INPUT
- - - -
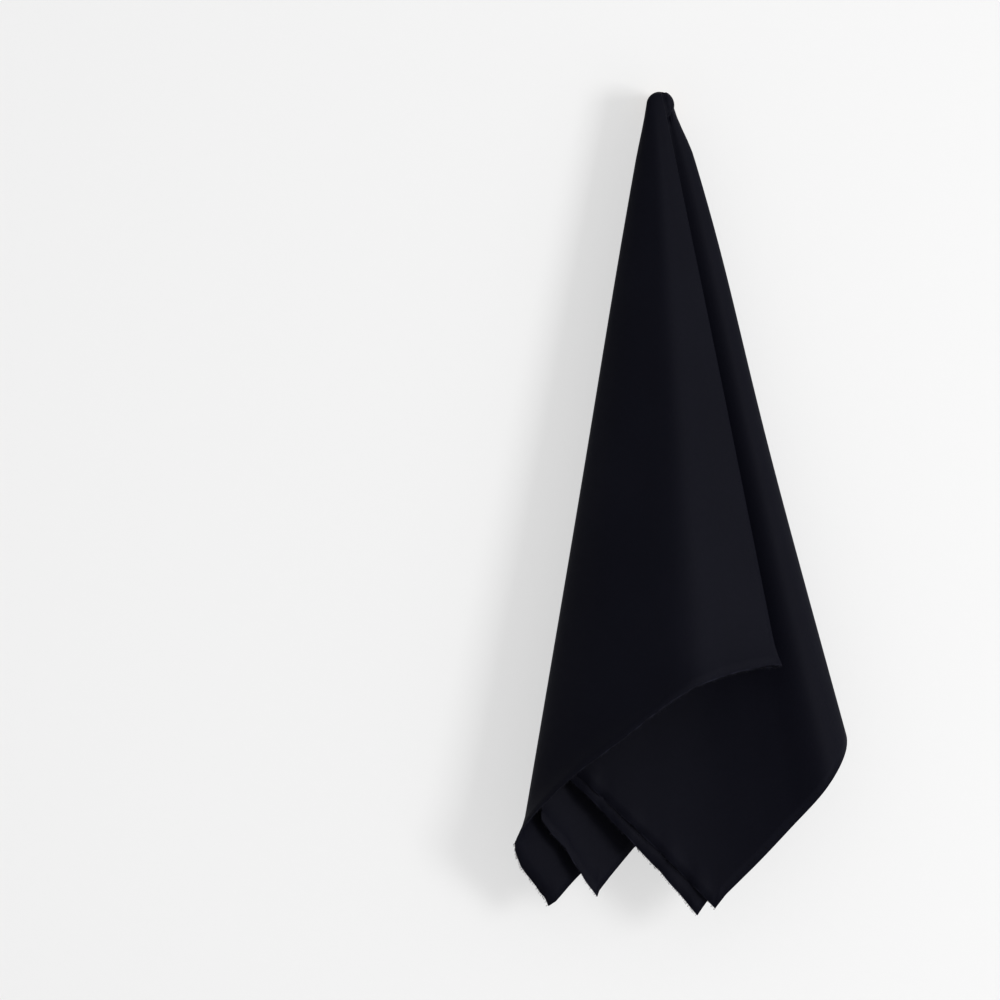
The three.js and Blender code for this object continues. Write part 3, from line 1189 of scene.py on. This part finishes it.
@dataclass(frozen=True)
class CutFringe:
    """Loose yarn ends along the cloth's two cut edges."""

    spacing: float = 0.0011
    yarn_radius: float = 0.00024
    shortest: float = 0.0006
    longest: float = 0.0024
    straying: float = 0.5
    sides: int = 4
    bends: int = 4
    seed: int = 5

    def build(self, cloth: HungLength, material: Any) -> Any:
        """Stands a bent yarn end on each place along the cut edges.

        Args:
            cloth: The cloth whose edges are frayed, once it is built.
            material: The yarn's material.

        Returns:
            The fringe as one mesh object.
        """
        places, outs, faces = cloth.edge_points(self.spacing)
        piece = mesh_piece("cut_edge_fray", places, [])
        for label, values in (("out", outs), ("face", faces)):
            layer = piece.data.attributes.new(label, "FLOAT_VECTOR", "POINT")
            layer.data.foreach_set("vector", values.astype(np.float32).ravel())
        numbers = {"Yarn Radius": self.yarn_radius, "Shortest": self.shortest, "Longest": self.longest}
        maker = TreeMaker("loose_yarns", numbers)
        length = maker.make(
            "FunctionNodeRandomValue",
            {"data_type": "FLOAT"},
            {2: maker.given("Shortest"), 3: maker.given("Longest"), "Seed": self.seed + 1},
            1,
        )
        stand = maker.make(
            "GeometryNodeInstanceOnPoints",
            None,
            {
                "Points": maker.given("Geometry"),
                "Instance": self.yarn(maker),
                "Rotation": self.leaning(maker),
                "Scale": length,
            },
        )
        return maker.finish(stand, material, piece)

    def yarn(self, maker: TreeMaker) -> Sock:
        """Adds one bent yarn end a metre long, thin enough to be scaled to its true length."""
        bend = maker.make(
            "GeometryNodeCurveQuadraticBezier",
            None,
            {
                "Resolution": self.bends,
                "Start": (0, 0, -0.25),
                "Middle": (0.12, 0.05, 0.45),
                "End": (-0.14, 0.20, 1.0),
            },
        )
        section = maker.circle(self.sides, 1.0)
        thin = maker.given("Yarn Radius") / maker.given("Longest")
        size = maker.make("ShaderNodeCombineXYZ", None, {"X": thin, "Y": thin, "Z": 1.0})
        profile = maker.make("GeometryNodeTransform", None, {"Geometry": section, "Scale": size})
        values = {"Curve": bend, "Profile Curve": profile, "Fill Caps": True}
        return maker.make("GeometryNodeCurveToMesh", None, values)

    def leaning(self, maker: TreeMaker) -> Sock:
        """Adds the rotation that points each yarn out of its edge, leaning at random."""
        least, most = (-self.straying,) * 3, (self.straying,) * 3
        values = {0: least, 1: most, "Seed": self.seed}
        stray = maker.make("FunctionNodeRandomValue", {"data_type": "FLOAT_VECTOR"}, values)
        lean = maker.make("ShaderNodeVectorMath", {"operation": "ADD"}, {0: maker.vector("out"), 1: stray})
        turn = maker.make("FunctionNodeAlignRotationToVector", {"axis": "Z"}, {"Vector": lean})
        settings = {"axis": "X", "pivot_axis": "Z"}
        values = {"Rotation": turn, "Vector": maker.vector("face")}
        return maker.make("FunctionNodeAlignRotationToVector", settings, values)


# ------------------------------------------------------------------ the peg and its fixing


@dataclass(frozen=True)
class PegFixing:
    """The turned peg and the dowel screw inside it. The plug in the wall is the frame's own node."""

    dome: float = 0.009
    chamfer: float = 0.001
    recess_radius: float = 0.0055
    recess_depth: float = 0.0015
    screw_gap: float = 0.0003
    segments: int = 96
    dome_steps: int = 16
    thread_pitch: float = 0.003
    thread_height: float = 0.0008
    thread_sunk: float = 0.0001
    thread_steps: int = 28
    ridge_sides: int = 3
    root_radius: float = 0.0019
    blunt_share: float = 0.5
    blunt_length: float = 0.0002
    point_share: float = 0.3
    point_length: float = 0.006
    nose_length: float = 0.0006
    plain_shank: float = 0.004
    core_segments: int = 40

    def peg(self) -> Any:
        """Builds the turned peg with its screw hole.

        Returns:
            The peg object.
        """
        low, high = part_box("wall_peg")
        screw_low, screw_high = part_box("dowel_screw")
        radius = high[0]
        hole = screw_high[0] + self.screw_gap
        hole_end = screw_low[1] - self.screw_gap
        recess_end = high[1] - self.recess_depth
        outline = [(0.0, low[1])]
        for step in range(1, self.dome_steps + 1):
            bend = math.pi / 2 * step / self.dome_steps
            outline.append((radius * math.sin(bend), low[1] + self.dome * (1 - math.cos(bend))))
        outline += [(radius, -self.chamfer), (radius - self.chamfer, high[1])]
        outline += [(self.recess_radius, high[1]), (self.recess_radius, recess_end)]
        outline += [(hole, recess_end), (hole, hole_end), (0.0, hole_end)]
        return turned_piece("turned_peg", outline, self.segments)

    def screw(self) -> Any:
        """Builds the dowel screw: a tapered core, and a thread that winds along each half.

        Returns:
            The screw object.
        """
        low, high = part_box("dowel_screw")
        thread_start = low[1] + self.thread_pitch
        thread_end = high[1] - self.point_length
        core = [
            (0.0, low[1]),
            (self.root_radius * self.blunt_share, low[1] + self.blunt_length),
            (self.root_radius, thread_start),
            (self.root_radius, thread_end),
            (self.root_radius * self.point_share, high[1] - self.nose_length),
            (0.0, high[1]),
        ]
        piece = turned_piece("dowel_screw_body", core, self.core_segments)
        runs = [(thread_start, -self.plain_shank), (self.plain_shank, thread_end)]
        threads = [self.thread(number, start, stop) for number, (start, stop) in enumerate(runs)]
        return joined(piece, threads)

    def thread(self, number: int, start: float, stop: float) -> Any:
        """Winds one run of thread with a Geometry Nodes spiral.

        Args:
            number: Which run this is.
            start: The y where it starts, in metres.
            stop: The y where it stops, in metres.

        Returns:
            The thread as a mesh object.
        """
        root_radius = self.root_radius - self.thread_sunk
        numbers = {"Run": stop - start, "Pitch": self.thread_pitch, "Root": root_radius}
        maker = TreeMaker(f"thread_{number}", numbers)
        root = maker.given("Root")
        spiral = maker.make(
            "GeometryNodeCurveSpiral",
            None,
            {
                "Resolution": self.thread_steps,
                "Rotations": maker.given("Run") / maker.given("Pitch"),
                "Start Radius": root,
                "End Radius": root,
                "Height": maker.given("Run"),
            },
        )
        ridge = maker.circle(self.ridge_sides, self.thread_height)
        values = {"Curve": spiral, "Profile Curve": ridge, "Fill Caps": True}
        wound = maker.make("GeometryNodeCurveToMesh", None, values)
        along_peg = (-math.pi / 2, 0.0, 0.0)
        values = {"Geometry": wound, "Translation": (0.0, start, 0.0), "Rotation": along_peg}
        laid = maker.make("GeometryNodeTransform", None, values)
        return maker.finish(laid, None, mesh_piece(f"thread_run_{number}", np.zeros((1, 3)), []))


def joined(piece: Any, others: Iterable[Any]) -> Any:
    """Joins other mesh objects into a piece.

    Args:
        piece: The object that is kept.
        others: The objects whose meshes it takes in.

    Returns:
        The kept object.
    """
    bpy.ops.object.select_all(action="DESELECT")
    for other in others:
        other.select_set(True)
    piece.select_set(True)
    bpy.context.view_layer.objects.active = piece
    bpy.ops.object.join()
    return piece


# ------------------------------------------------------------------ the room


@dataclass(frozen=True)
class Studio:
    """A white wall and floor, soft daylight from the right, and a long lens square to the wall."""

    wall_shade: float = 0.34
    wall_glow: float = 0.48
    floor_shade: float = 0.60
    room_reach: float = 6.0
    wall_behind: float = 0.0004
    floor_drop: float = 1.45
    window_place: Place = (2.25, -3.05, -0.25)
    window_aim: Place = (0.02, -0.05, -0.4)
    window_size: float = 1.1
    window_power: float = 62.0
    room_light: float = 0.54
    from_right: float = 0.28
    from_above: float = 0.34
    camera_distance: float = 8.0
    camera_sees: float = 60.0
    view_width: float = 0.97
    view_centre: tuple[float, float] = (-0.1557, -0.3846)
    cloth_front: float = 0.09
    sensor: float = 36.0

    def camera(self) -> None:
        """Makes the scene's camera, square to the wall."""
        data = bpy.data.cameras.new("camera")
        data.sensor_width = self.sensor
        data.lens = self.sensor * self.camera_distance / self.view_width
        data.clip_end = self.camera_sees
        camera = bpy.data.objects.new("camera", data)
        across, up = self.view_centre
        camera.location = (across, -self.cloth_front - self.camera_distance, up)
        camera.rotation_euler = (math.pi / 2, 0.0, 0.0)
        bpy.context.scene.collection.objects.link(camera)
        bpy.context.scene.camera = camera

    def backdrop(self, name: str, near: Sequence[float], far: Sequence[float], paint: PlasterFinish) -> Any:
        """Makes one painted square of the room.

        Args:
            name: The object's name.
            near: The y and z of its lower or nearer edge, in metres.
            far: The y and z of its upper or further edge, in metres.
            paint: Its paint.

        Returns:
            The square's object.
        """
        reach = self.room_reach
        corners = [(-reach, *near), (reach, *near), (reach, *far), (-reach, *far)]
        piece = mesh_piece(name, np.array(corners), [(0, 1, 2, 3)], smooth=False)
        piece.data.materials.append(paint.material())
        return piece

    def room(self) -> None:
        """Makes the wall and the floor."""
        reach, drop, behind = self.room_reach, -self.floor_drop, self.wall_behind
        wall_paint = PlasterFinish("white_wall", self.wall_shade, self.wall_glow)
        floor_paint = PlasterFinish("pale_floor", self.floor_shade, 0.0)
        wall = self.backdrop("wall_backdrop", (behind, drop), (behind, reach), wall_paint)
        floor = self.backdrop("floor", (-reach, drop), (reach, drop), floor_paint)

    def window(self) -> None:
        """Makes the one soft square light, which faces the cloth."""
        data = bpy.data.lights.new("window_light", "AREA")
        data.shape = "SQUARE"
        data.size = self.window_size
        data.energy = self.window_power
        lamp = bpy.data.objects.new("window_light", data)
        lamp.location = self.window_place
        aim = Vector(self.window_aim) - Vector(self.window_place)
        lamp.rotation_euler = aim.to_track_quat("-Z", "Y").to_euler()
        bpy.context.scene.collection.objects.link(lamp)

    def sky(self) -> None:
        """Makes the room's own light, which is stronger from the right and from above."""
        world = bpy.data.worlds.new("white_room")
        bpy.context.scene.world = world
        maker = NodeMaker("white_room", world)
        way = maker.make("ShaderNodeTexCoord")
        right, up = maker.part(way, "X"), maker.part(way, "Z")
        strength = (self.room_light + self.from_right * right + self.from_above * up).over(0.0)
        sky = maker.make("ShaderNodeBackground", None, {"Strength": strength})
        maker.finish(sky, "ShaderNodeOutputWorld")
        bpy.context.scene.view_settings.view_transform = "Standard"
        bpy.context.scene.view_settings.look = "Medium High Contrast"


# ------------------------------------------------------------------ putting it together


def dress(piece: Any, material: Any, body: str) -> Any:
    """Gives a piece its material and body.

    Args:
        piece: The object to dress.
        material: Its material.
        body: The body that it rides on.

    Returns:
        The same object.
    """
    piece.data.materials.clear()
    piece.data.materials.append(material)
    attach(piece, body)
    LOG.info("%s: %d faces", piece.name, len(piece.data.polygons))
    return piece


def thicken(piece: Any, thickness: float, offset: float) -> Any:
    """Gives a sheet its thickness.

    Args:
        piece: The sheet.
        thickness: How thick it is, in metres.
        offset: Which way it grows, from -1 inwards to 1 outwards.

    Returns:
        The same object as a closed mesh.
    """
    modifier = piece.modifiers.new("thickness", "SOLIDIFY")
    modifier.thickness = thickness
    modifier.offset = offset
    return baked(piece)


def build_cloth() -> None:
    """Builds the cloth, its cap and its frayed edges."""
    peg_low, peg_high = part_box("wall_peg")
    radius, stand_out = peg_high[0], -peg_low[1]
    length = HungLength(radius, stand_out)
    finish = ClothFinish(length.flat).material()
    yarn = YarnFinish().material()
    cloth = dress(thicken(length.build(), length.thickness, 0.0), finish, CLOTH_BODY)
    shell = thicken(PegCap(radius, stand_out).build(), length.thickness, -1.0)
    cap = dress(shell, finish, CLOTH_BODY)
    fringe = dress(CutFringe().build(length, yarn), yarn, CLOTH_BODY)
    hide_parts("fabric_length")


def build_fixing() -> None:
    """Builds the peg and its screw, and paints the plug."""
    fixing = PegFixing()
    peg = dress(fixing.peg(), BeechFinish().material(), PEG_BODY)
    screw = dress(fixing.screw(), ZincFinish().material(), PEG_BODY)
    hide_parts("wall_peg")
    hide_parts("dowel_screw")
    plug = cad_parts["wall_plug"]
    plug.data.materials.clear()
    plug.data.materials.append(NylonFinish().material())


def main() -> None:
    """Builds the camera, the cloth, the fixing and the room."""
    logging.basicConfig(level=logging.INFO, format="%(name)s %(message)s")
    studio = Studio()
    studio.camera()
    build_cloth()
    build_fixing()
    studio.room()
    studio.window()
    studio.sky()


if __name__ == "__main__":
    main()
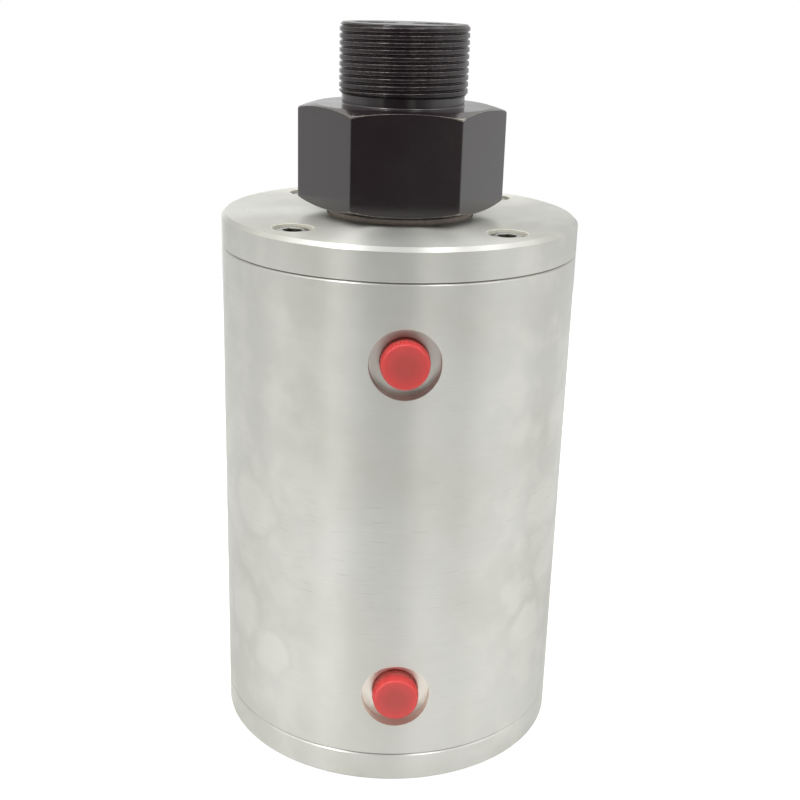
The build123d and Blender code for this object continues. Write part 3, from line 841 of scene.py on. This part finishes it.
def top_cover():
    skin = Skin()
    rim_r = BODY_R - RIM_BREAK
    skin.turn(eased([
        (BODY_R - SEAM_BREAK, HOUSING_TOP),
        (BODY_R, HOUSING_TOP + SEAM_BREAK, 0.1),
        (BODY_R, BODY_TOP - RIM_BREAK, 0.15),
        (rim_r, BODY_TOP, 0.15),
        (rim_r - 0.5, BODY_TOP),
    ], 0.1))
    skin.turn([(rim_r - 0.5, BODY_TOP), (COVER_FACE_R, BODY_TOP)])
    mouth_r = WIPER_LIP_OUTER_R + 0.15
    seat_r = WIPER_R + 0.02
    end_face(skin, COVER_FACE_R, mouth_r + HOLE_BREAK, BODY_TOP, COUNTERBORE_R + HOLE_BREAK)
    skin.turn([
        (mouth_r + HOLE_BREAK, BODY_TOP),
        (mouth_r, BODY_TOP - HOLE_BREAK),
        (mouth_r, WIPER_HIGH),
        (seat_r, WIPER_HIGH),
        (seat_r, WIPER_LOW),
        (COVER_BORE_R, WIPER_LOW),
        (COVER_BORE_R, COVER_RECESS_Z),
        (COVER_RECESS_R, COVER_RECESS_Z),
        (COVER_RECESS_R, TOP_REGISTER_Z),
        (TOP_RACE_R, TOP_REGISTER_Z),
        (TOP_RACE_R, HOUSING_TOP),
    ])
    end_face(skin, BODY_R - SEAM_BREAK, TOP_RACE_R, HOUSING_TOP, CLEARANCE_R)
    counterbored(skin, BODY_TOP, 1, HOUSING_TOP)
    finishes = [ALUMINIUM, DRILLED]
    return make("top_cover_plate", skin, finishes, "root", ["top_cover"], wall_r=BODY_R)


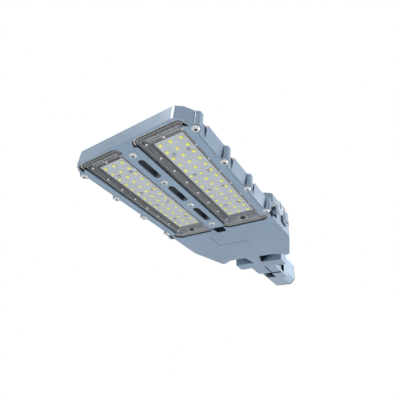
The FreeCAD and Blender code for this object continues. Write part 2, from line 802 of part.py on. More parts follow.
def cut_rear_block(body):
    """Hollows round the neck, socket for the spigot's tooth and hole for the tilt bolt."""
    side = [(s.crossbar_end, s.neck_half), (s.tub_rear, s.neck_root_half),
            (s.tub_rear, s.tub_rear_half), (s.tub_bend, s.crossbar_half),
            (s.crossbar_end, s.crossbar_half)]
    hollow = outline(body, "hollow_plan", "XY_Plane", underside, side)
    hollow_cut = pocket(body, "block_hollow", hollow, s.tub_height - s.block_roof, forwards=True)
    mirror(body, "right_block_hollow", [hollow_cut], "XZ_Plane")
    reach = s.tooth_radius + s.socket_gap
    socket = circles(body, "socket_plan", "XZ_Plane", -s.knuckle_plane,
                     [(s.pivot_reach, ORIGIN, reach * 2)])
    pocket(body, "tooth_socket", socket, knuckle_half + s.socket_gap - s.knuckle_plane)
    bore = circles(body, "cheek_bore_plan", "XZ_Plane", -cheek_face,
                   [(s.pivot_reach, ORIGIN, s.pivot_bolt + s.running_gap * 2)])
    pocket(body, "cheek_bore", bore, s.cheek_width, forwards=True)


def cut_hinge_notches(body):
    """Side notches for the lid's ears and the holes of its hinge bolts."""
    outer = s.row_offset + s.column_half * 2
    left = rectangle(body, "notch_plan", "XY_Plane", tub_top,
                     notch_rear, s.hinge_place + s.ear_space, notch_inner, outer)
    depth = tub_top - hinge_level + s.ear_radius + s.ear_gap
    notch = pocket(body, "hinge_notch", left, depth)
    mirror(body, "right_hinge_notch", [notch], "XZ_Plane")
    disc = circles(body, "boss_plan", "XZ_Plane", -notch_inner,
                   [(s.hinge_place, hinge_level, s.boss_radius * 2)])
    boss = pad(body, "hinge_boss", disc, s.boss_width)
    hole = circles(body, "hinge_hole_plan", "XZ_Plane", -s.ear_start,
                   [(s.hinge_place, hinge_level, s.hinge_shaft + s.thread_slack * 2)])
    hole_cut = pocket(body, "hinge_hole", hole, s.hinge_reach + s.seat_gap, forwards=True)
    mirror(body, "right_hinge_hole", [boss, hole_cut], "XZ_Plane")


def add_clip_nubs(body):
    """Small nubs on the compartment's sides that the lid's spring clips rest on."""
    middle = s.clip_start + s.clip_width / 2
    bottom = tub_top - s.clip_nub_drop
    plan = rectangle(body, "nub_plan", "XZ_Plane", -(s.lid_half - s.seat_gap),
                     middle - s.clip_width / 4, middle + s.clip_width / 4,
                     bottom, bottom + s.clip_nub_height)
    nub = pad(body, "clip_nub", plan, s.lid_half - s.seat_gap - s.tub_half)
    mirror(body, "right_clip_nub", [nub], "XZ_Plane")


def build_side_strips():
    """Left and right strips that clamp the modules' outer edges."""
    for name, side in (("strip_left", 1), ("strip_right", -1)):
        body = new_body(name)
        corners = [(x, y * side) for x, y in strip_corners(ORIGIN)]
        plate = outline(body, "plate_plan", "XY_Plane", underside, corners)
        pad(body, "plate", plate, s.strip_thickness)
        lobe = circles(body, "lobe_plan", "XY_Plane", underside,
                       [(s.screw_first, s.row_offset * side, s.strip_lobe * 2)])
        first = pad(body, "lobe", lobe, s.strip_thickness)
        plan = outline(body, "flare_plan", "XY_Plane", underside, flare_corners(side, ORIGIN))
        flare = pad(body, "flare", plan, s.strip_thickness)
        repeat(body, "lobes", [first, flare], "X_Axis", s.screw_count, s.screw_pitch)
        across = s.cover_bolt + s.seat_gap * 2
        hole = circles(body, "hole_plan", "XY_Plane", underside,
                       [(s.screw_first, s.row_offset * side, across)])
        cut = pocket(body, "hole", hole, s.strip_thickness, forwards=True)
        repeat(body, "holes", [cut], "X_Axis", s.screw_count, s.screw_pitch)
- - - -
Starting at the first line of the entries above, please extract each line up to and including the line with "return maker.finish(stand, material, piece)", unchanged, and add nothing.

TASK OUTPUT
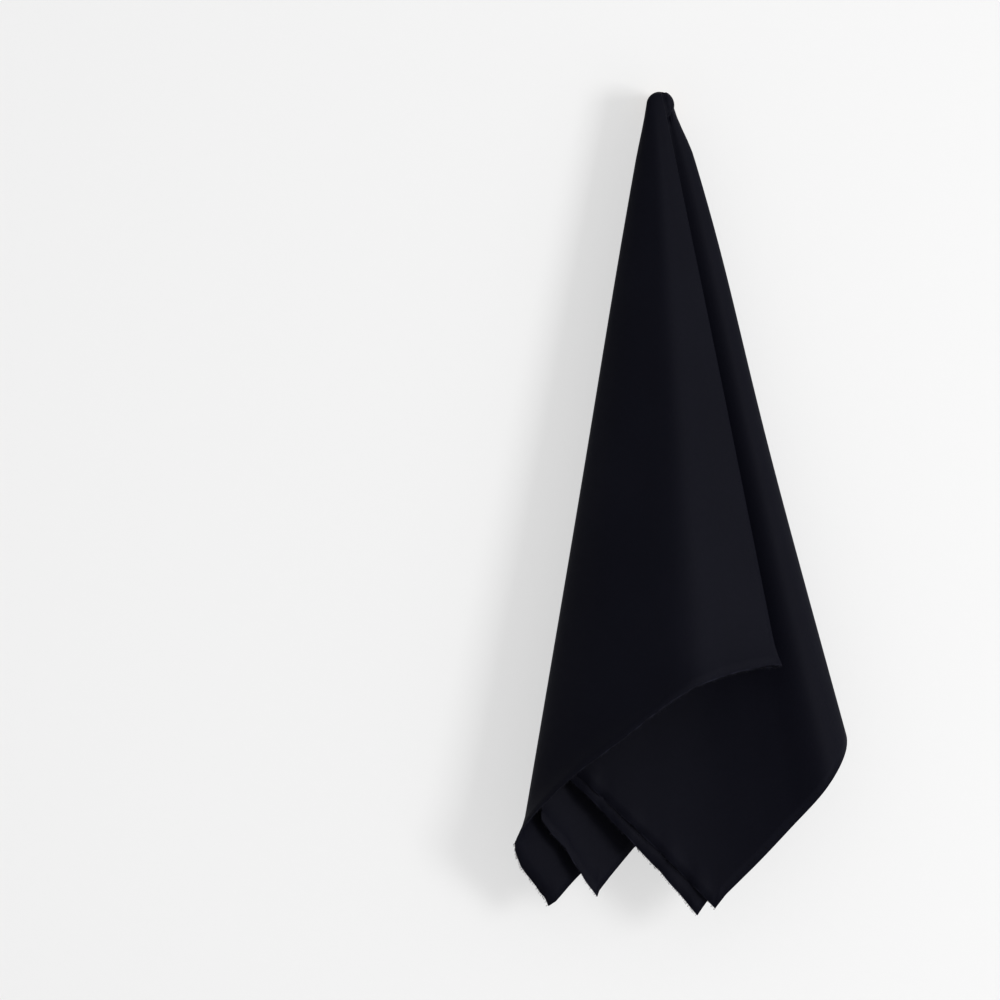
The three.js and Blender code for this object continues. Write part 3, from line 1189 of scene.py on. This part finishes it.
@dataclass(frozen=True)
class CutFringe:
    """Loose yarn ends along the cloth's two cut edges."""

    spacing: float = 0.0011
    yarn_radius: float = 0.00024
    shortest: float = 0.0006
    longest: float = 0.0024
    straying: float = 0.5
    sides: int = 4
    bends: int = 4
    seed: int = 5

    def build(self, cloth: HungLength, material: Any) -> Any:
        """Stands a bent yarn end on each place along the cut edges.

        Args:
            cloth: The cloth whose edges are frayed, once it is built.
            material: The yarn's material.

        Returns:
            The fringe as one mesh object.
        """
        places, outs, faces = cloth.edge_points(self.spacing)
        piece = mesh_piece("cut_edge_fray", places, [])
        for label, values in (("out", outs), ("face", faces)):
            layer = piece.data.attributes.new(label, "FLOAT_VECTOR", "POINT")
            layer.data.foreach_set("vector", values.astype(np.float32).ravel())
        numbers = {"Yarn Radius": self.yarn_radius, "Shortest": self.shortest, "Longest": self.longest}
        maker = TreeMaker("loose_yarns", numbers)
        length = maker.make(
            "FunctionNodeRandomValue",
            {"data_type": "FLOAT"},
            {2: maker.given("Shortest"), 3: maker.given("Longest"), "Seed": self.seed + 1},
            1,
        )
        stand = maker.make(
            "GeometryNodeInstanceOnPoints",
            None,
            {
                "Points": maker.given("Geometry"),
                "Instance": self.yarn(maker),
                "Rotation": self.leaning(maker),
                "Scale": length,
            },
        )
        return maker.finish(stand, material, piece)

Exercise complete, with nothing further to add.